[start]
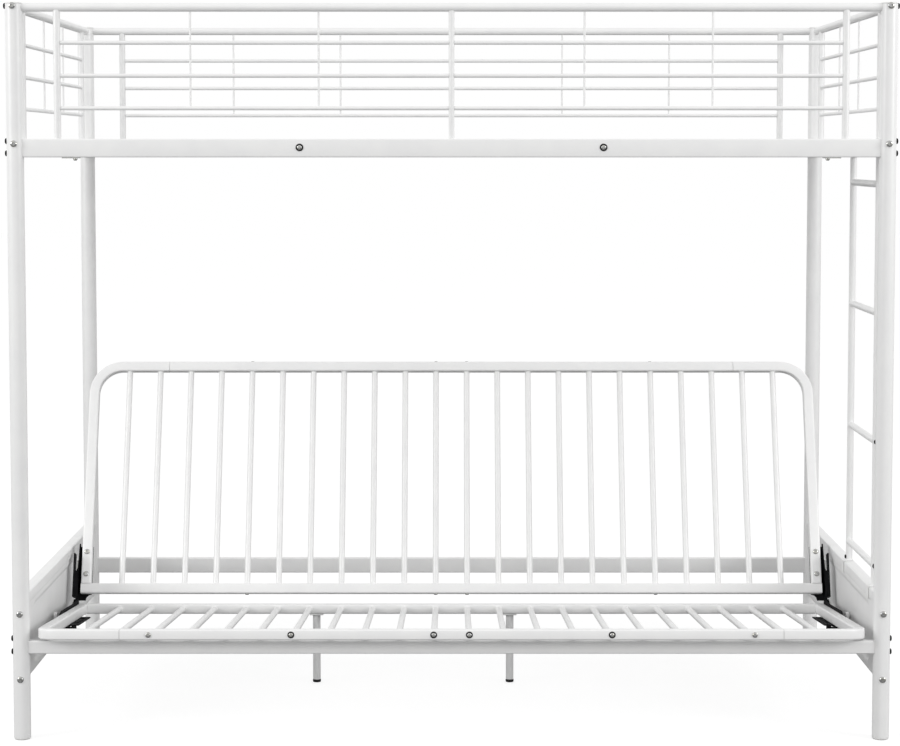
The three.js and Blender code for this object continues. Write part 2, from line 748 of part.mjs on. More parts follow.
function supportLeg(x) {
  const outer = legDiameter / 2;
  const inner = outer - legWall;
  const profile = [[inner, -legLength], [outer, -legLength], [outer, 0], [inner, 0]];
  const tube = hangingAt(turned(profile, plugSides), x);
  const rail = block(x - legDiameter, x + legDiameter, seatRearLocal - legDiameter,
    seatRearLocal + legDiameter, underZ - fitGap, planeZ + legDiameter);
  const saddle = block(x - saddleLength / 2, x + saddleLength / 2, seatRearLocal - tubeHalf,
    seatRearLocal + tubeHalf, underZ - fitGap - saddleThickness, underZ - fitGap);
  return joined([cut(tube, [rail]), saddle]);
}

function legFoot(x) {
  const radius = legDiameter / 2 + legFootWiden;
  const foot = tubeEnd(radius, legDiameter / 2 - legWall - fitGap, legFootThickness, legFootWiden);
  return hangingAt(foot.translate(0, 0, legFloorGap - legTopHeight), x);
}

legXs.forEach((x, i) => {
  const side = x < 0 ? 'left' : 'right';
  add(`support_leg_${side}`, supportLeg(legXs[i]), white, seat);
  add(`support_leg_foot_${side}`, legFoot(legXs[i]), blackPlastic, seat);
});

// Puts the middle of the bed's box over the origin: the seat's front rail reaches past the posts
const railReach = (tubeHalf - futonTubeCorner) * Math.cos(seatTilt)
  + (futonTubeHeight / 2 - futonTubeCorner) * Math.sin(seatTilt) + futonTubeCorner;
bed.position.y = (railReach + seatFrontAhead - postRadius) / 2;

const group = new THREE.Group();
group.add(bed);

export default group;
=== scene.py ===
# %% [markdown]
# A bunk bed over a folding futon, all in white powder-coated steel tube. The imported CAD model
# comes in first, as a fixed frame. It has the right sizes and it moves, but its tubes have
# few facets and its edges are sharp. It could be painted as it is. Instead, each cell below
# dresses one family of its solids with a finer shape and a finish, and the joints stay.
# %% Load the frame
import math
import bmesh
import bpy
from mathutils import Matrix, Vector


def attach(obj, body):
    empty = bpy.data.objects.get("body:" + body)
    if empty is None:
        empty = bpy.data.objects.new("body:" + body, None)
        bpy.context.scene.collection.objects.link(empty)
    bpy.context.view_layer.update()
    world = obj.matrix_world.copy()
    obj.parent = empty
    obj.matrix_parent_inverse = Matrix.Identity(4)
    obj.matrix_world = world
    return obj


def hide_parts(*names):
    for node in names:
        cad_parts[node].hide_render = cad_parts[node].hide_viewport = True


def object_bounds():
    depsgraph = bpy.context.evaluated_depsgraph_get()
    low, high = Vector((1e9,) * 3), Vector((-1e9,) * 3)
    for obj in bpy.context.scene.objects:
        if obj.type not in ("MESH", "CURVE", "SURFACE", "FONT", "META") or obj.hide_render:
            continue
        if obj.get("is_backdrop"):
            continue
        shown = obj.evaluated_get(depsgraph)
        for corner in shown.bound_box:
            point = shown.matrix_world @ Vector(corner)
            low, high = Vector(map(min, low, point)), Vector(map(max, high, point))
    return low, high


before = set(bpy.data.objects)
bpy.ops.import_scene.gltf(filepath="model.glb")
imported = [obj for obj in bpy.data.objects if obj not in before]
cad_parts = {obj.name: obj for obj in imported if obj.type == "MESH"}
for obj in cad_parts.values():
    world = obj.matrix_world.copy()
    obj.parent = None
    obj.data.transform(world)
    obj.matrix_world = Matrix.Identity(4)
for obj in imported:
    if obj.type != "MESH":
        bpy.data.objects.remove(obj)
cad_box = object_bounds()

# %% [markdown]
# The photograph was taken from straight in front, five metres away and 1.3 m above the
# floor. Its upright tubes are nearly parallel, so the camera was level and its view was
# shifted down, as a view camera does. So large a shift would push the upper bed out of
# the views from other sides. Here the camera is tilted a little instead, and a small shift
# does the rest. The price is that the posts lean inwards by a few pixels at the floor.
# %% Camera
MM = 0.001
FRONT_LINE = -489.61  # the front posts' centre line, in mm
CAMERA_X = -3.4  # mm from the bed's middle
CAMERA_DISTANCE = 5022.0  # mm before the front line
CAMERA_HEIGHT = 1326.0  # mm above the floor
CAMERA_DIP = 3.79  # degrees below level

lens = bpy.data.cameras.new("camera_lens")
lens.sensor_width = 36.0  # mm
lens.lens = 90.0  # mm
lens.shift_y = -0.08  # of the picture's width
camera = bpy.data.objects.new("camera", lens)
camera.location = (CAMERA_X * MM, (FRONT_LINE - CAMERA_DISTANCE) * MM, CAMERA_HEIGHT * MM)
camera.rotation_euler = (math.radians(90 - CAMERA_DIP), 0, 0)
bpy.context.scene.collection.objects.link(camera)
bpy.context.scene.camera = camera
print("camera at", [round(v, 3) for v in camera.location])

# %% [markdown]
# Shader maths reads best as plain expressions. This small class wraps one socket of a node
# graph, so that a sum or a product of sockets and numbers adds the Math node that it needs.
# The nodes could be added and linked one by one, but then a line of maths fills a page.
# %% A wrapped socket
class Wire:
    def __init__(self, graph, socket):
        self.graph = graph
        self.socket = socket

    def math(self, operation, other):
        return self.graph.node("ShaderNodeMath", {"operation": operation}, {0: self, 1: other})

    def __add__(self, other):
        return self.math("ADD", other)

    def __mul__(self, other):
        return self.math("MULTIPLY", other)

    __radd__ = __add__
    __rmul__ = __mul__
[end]
▶ Task goal: Each line of the material above needs to be quoted exactly, please.

▶ Response to the exercise:
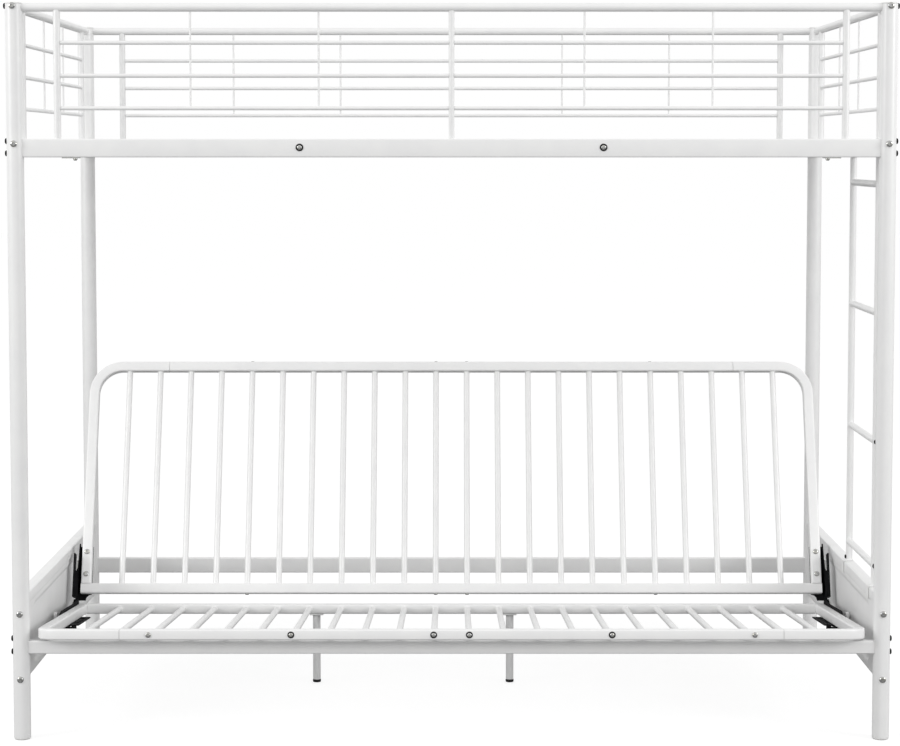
The three.js and Blender code for this object continues. Write part 2, from line 748 of part.mjs on. More parts follow.
function supportLeg(x) {
  const outer = legDiameter / 2;
  const inner = outer - legWall;
  const profile = [[inner, -legLength], [outer, -legLength], [outer, 0], [inner, 0]];
  const tube = hangingAt(turned(profile, plugSides), x);
  const rail = block(x - legDiameter, x + legDiameter, seatRearLocal - legDiameter,
    seatRearLocal + legDiameter, underZ - fitGap, planeZ + legDiameter);
  const saddle = block(x - saddleLength / 2, x + saddleLength / 2, seatRearLocal - tubeHalf,
    seatRearLocal + tubeHalf, underZ - fitGap - saddleThickness, underZ - fitGap);
  return joined([cut(tube, [rail]), saddle]);
}

function legFoot(x) {
  const radius = legDiameter / 2 + legFootWiden;
  const foot = tubeEnd(radius, legDiameter / 2 - legWall - fitGap, legFootThickness, legFootWiden);
  return hangingAt(foot.translate(0, 0, legFloorGap - legTopHeight), x);
}

legXs.forEach((x, i) => {
  const side = x < 0 ? 'left' : 'right';
  add(`support_leg_${side}`, supportLeg(legXs[i]), white, seat);
  add(`support_leg_foot_${side}`, legFoot(legXs[i]), blackPlastic, seat);
});

// Puts the middle of the bed's box over the origin: the seat's front rail reaches past the posts
const railReach = (tubeHalf - futonTubeCorner) * Math.cos(seatTilt)
  + (futonTubeHeight / 2 - futonTubeCorner) * Math.sin(seatTilt) + futonTubeCorner;
bed.position.y = (railReach + seatFrontAhead - postRadius) / 2;

const group = new THREE.Group();
group.add(bed);

export default group;
=== scene.py ===
# %% [markdown]
# A bunk bed over a folding futon, all in white powder-coated steel tube. The imported CAD model
# comes in first, as a fixed frame. It has the right sizes and it moves, but its tubes have
# few facets and its edges are sharp. It could be painted as it is. Instead, each cell below
# dresses one family of its solids with a finer shape and a finish, and the joints stay.
# %% Load the frame
import math
import bmesh
import bpy
from mathutils import Matrix, Vector


def attach(obj, body):
    empty = bpy.data.objects.get("body:" + body)
    if empty is None:
        empty = bpy.data.objects.new("body:" + body, None)
        bpy.context.scene.collection.objects.link(empty)
    bpy.context.view_layer.update()
    world = obj.matrix_world.copy()
    obj.parent = empty
    obj.matrix_parent_inverse = Matrix.Identity(4)
    obj.matrix_world = world
    return obj


def hide_parts(*names):
    for node in names:
        cad_parts[node].hide_render = cad_parts[node].hide_viewport = True


def object_bounds():
    depsgraph = bpy.context.evaluated_depsgraph_get()
    low, high = Vector((1e9,) * 3), Vector((-1e9,) * 3)
    for obj in bpy.context.scene.objects:
        if obj.type not in ("MESH", "CURVE", "SURFACE", "FONT", "META") or obj.hide_render:
            continue
        if obj.get("is_backdrop"):
            continue
        shown = obj.evaluated_get(depsgraph)
        for corner in shown.bound_box:
            point = shown.matrix_world @ Vector(corner)
            low, high = Vector(map(min, low, point)), Vector(map(max, high, point))
    return low, high


before = set(bpy.data.objects)
bpy.ops.import_scene.gltf(filepath="model.glb")
imported = [obj for obj in bpy.data.objects if obj not in before]
cad_parts = {obj.name: obj for obj in imported if obj.type == "MESH"}
for obj in cad_parts.values():
    world = obj.matrix_world.copy()
    obj.parent = None
    obj.data.transform(world)
    obj.matrix_world = Matrix.Identity(4)
for obj in imported:
    if obj.type != "MESH":
        bpy.data.objects.remove(obj)
cad_box = object_bounds()

# %% [markdown]
# The photograph was taken from straight in front, five metres away and 1.3 m above the
# floor. Its upright tubes are nearly parallel, so the camera was level and its view was
# shifted down, as a view camera does. So large a shift would push the upper bed out of
# the views from other sides. Here the camera is tilted a little instead, and a small shift
# does the rest. The price is that the posts lean inwards by a few pixels at the floor.
# %% Camera
MM = 0.001
FRONT_LINE = -489.61  # the front posts' centre line, in mm
CAMERA_X = -3.4  # mm from the bed's middle
CAMERA_DISTANCE = 5022.0  # mm before the front line
CAMERA_HEIGHT = 1326.0  # mm above the floor
CAMERA_DIP = 3.79  # degrees below level

lens = bpy.data.cameras.new("camera_lens")
lens.sensor_width = 36.0  # mm
lens.lens = 90.0  # mm
lens.shift_y = -0.08  # of the picture's width
camera = bpy.data.objects.new("camera", lens)
camera.location = (CAMERA_X * MM, (FRONT_LINE - CAMERA_DISTANCE) * MM, CAMERA_HEIGHT * MM)
camera.rotation_euler = (math.radians(90 - CAMERA_DIP), 0, 0)
bpy.context.scene.collection.objects.link(camera)
bpy.context.scene.camera = camera
print("camera at", [round(v, 3) for v in camera.location])

# %% [markdown]
# Shader maths reads best as plain expressions. This small class wraps one socket of a node
# graph, so that a sum or a product of sockets and numbers adds the Math node that it needs.
# The nodes could be added and linked one by one, but then a line of maths fills a page.
# %% A wrapped socket
class Wire:
    def __init__(self, graph, socket):
        self.graph = graph
        self.socket = socket

    def math(self, operation, other):
        return self.graph.node("ShaderNodeMath", {"operation": operation}, {0: self, 1: other})

    def __add__(self, other):
        return self.math("ADD", other)

    def __mul__(self, other):
        return self.math("MULTIPLY", other)

    __radd__ = __add__
    __rmul__ = __mul__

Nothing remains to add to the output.